City Council executive sessions could go black
It has been the practice of Okemah City Council to allow the video of executive sessions. This is monitored in city hall. The cameras at city hall monitor all rooms for security. Mayor Mike Fuller expressed concern about the confidentiality during executive sessions.
The council members were informed that it was not as easy as just putting in a switch at their meeting on October 11. They would have to look at the overall computer system and determine how to eliminate at a certain time the cameras in the council chambers.
While it is legal to record the executive sessions, there is no statute mandating the practice. The item will be placed on the next agenda.
In other business the council discussed declaring as surplus and selling four pieces of property. The property under discussion is Lot 7, Block 4, Eliza Harjo Addition; Lot 12, Block 5, Eliza Harjo Addition; Lots 13 and 19, Block 16, McDermott Addition; and Lot 3, Block 30, Okemah Proper.

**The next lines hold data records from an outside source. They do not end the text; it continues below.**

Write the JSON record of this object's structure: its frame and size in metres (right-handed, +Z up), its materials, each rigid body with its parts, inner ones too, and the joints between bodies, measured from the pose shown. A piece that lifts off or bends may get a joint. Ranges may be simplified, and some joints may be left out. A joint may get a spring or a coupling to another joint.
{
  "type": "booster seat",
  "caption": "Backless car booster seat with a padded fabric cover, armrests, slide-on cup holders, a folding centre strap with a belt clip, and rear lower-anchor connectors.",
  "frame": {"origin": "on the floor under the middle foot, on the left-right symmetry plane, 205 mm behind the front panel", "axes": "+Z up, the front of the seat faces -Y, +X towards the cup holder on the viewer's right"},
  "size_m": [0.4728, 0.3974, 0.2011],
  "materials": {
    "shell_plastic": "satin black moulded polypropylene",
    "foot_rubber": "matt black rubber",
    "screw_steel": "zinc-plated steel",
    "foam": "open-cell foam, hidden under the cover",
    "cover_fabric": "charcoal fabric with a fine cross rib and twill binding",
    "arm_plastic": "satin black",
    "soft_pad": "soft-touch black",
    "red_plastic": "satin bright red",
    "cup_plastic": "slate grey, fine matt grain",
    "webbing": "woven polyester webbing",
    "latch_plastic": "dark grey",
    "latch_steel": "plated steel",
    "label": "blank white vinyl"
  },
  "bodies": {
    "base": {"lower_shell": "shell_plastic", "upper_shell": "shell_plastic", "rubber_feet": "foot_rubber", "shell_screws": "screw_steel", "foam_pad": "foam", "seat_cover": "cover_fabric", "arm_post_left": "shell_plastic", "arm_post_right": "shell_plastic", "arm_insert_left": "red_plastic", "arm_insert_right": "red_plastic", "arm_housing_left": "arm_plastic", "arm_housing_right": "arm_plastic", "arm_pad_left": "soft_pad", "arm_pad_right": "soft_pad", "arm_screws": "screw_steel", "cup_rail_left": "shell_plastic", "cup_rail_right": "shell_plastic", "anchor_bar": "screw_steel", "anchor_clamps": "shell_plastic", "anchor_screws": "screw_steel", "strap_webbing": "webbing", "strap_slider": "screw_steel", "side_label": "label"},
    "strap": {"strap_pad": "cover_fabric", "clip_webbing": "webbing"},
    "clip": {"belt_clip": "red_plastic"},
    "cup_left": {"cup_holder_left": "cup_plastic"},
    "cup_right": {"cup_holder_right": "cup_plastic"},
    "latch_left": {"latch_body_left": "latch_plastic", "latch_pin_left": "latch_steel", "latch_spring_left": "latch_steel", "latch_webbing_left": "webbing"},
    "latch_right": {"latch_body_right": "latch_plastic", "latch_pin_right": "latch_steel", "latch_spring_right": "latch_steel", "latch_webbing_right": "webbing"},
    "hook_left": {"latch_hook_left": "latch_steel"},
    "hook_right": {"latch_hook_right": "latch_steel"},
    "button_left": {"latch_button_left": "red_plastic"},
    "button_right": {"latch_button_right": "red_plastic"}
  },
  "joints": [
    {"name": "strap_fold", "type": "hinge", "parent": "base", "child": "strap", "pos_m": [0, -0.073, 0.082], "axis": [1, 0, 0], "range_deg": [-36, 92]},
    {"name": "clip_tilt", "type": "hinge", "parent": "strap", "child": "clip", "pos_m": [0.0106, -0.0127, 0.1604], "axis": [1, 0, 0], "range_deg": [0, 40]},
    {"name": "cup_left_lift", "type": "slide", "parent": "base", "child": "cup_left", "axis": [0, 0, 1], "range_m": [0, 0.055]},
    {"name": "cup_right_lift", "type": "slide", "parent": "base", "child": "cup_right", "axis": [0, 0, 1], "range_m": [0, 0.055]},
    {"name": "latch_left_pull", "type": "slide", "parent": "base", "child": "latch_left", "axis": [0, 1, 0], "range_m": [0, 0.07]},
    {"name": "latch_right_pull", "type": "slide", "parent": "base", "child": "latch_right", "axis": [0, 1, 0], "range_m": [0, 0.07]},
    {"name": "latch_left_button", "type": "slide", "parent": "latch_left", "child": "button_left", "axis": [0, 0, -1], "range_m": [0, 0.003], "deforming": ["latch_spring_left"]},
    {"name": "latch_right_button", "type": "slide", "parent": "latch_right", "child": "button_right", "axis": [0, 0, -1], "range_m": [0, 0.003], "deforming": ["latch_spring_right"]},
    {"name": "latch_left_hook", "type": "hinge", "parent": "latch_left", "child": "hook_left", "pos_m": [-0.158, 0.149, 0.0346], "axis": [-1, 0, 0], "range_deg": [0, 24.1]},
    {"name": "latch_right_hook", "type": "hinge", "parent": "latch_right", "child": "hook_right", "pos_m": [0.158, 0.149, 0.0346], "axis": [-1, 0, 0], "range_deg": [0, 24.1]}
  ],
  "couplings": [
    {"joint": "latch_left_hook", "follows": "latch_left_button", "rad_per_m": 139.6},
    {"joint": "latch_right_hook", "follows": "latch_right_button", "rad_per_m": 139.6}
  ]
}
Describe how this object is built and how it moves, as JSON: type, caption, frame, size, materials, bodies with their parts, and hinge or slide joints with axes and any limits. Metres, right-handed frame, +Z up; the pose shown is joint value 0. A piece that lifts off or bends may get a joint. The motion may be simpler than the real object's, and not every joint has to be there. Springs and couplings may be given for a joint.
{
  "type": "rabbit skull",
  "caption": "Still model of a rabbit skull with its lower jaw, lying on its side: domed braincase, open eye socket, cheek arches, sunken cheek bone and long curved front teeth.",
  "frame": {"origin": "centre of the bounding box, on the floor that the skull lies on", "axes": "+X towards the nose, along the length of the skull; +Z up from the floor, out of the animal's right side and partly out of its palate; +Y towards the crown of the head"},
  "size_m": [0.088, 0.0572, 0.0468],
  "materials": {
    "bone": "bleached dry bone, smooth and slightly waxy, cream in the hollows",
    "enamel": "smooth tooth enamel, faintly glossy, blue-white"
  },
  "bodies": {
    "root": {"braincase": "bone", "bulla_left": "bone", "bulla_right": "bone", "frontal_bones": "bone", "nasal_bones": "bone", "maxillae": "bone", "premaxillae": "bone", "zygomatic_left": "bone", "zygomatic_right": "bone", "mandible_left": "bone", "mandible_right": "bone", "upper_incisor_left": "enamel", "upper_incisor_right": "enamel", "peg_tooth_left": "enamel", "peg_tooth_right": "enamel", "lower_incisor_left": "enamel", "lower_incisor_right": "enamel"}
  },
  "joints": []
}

Mayor Fuller made the motion to proceed in taking sealed bids and Vice Mayor Wayne Bacon seconded the motion.
Councilman Anthony Landers said the city has been warned about selling off too many assets. The city is spending money to keep the properties cleaned and mowed. The motion failed on a 1-4 vote with Bacon being the only council member to support the motion.

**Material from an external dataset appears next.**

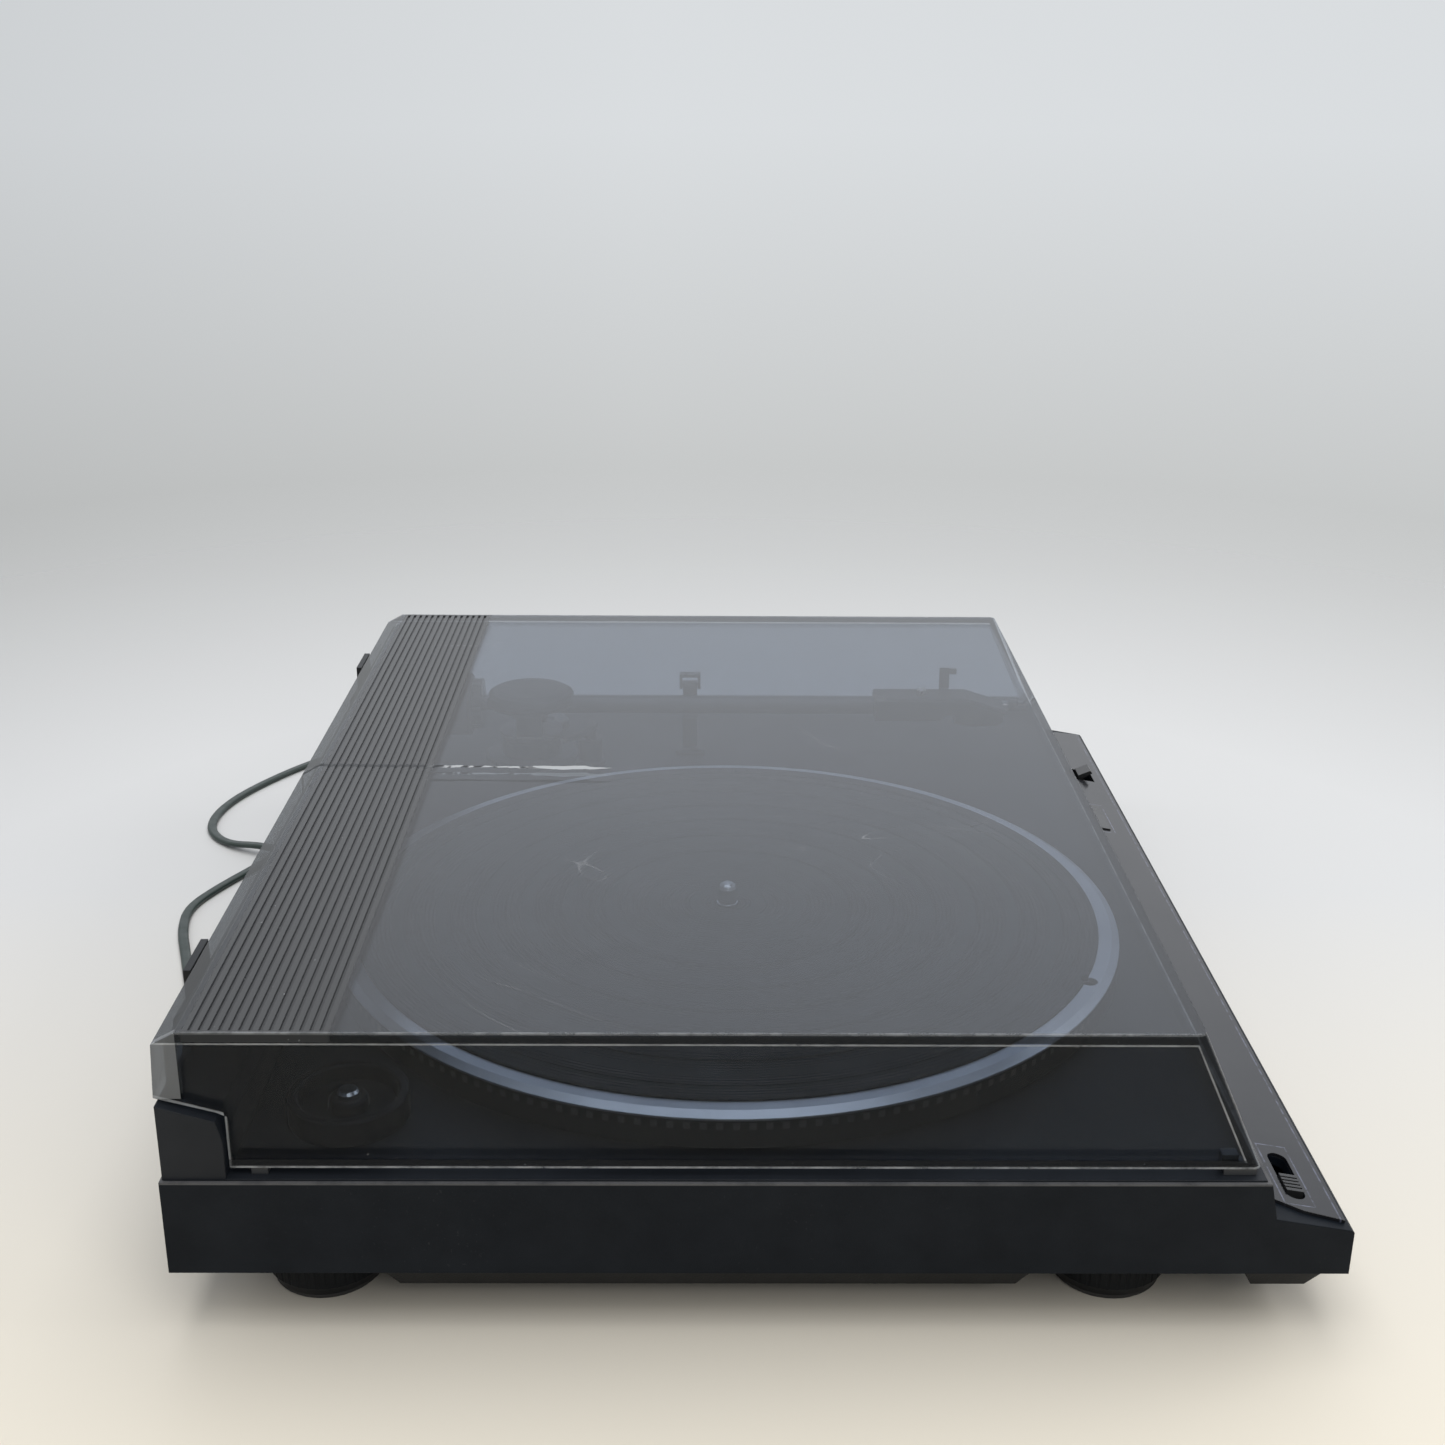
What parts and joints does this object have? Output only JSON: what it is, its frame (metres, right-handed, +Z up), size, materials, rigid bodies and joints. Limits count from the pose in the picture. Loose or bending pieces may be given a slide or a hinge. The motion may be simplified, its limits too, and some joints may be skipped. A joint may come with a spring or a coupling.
{
  "type": "turntable record player",
  "caption": "Belt-drive record player in a low dark plinth with a hinged smoke-tinted dust cover, a platter, a straight tonearm, fluted feet and a mains lead.",
  "frame": {"origin": "on the table top, under the middle of the cabinet with its hinges", "axes": "+X to the right as seen from the controls, +Y to the rear, +Z up"},
  "size_m": [0.5155, 0.4521, 0.1017],
  "materials": {
    "cabinet_black": "fine-grained satin black plastic",
    "deck_black": "satin black plastic",
    "fascia_black": "polished black plastic strip",
    "pan_black": "matt black plastic",
    "foot_black": "satin black plastic",
    "pad_rubber": "matt rubber",
    "screw_steel": "zinc-plated steel",
    "cover_smoke": "smoke-tinted see-through acrylic, polished, scuffed",
    "bumper_clear": "translucent rubber",
    "hinge_black": "satin black plastic",
    "pin_steel": "drawn steel",
    "platter_metal": "cast aluminium, dull",
    "mat_rubber": "moulded rubber with fine concentric ridges",
    "chrome": "polished",
    "bearing_brass": "sintered bush",
    "nylon_white": "natural nylon",
    "belt_rubber": "smooth ground belt",
    "motor_steel": "plated steel can",
    "arm_metal": "satin silver tube",
    "arm_black": "satin black plastic",
    "cartridge_black": "black plastic",
    "stylus_holder": "plastic with a metal tip",
    "knob_black": "polished plastic",
    "adaptor_black": "black plastic",
    "board": "laminate board",
    "transformer": "laminated steel and coil",
    "socket_metal": "plated metal",
    "cord_vinyl": "flexible vinyl, dark grey-green"
  },
  "bodies": {
    "cabinet": {"plinth_frame": "cabinet_black", "top_deck": "deck_black", "fascia_strip": "fascia_black", "base_pan": "pan_black", "foot_front_left": "foot_black", "foot_front_right": "foot_black", "foot_rear_left": "foot_black", "foot_rear_right": "foot_black", "foot_pads": "pad_rubber", "foot_screws": "screw_steel", "hinge_brackets": "hinge_black", "hinge_pins": "pin_steel", "platter_bearing": "bearing_brass", "thrust_plate": "nylon_white", "drive_belt": "belt_rubber", "motor": "motor_steel", "motor_grommets": "pad_rubber", "tonearm_base": "arm_black", "cue_housing": "arm_black", "arm_rest": "arm_black", "adaptor_peg": "chrome", "power_transformer": "transformer", "circuit_board": "board", "phono_sockets": "socket_metal", "strain_relief": "cord_vinyl", "mains_cord": "cord_vinyl", "cord_coil": "cord_vinyl", "mains_plug": "cord_vinyl", "plug_blades": "bearing_brass"},
    "cover": {"dust_cover": "cover_smoke", "cover_bumpers": "bumper_clear", "hinge_leaf_left": "hinge_black", "hinge_leaf_right": "hinge_black"},
    "platter_group": {"platter": "platter_metal", "platter_mat": "mat_rubber", "spindle": "chrome", "hub_pinion": "nylon_white"},
    "pulley_group": {"motor_pulley": "bearing_brass", "motor_shaft": "pin_steel"},
    "return_gear_body": {"return_gear": "nylon_white"},
    "return_link_body": {"return_link": "screw_steel"},
    "arm_swivel": {"arm_yoke": "arm_metal", "pivot_cap": "arm_black", "pivot_screws": "screw_steel"},
    "tonearm": {"arm_collar": "arm_metal", "arm_tube": "arm_metal", "headshell": "arm_black", "headshell_screw": "screw_steel", "finger_lift": "arm_metal", "cartridge": "cartridge_black", "stylus": "stylus_holder"},
    "counterweight_body": {"counterweight": "arm_black"},
    "tracking_ring_body": {"tracking_ring": "knob_black"},
    "arm_clip_body": {"arm_clip": "knob_black"},
    "cue_lift_body": {"cue_lift": "arm_black"},
    "cue_lever_body": {"cue_lever": "knob_black"},
    "antiskate_body": {"antiskate_dial": "knob_black"},
    "selector_body": {"speed_selector": "knob_black"},
    "stop_body": {"stop_button": "knob_black"},
    "adaptor_body": {"record_adaptor": "adaptor_black"}
  },
  "joints": [
    {"name": "cover_hinge", "type": "hinge", "parent": "cabinet", "child": "cover", "pos_m": [0, 0.1799, 0.081], "axis": [-1, 0, 0], "range_deg": [0, 62]},
    {"name": "platter_spin", "type": "hinge", "parent": "cabinet", "child": "platter_group", "pos_m": [-0.0519, 0.0061, 0.06], "axis": [0, 0, -1], "continuous": true},
    {"name": "pulley_spin", "type": "hinge", "parent": "cabinet", "child": "pulley_group", "pos_m": [-0.1311, -0.0731, 0.05], "axis": [0, 0, -1], "continuous": true},
    {"name": "return_gear_turn", "type": "hinge", "parent": "cabinet", "child": "return_gear_body", "pos_m": [-0.02225, 0.03098, 0.057], "axis": [0, 0, -1], "range_deg": [0, 16]},
    {"name": "return_link_slide", "type": "slide", "parent": "cabinet", "child": "return_link_body", "axis": [0.923, 0.3848, 0], "range_m": [0, 0.006]},
    {"name": "arm_swing", "type": "hinge", "parent": "cabinet", "child": "arm_swivel", "pos_m": [0.1385, 0.098, 0.0795], "axis": [0, 0, -1], "range_deg": [0, 48]},
    {"name": "arm_tilt", "type": "hinge", "parent": "arm_swivel", "child": "tonearm", "pos_m": [0.1385, 0.098, 0.0795], "axis": [-1, 0, 0], "range_deg": [0, 1.2]},
    {"name": "counterweight_slide", "type": "slide", "parent": "tonearm", "child": "counterweight_body", "axis": [0, 1, 0], "range_m": [0, 0.008]},
    {"name": "tracking_ring_turn", "type": "hinge", "parent": "tonearm", "child": "tracking_ring_body", "pos_m": [0.1385, 0.1229, 0.0795], "axis": [0, 1, 0], "range_deg": [0, 270]},
    {"name": "arm_clip_turn", "type": "hinge", "parent": "cabinet", "child": "arm_clip_body", "pos_m": [0.14675, 0.022, 0.0868], "axis": [0, -1, 0], "range_deg": [0, 90]},
    {"name": "cue_lever_turn", "type": "hinge", "parent": "cabinet", "child": "cue_lever_body", "pos_m": [0.1496, -0.169, 0.0335], "axis": [-1, 0, 0], "range_deg": [0, 30]},
    {"name": "cue_lift_rise", "type": "slide", "parent": "cabinet", "child": "cue_lift_body", "axis": [0, 0, 1], "range_m": [0, 0.0035]},
    {"name": "antiskate_turn", "type": "hinge", "parent": "cabinet", "child": "antiskate_body", "pos_m": [0.178, 0.092, 0.055], "axis": [0, 0, 1], "range_deg": [0, 270]},
    {"name": "speed_select", "type": "slide", "parent": "cabinet", "child": "selector_body", "axis": [1, 0, 0], "range_m": [0, 0.009]},
    {"name": "stop_press", "type": "slide", "parent": "cabinet", "child": "stop_body", "axis": [0, 0.1719, -0.9851], "range_m": [0, 0.002], "stiffness_N_per_m": 400, "springref_m": -0.001},
    {"name": "adaptor_lift", "type": "slide", "parent": "cabinet", "child": "adaptor_body", "axis": [0, 0, 1], "range_m": [0, 0.03]}
  ],
  "couplings": [
    {"joint": "pulley_spin", "follows": "platter_spin", "ratio": 13.5},
    {"joint": "return_link_slide", "follows": "return_gear_turn", "m_per_rad": 0.021464},
    {"joint": "cue_lever_turn", "follows": "cue_lift_rise", "rad_per_m": 149.45}
  ]
}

At the following meeting held on October 22, Eric York spoke to the council about the cameras in the council chambers. He stated that it would not be good for the life of the camera system if they powered it up and down continuously.
He said it would cause the cameras to fail at a faster rate. Currently, the City has two recorders. He suggested that the chambers be placed on the recorder in the police chief’s office and that a password be placed on it that only one designated person knows. He stated the cost to switch the system would be approximately $150.
Fuller stated that it seems like a good deal, that the council needed to be able to discuss matters in executive session without fear of it getting out of the session. He said he felt like a lot of information had left the room from a previous executive session. Fuller made the motion to accept York’s recommendation. After a long pause, Fuller said “surprising, motion fails for lack of a second.”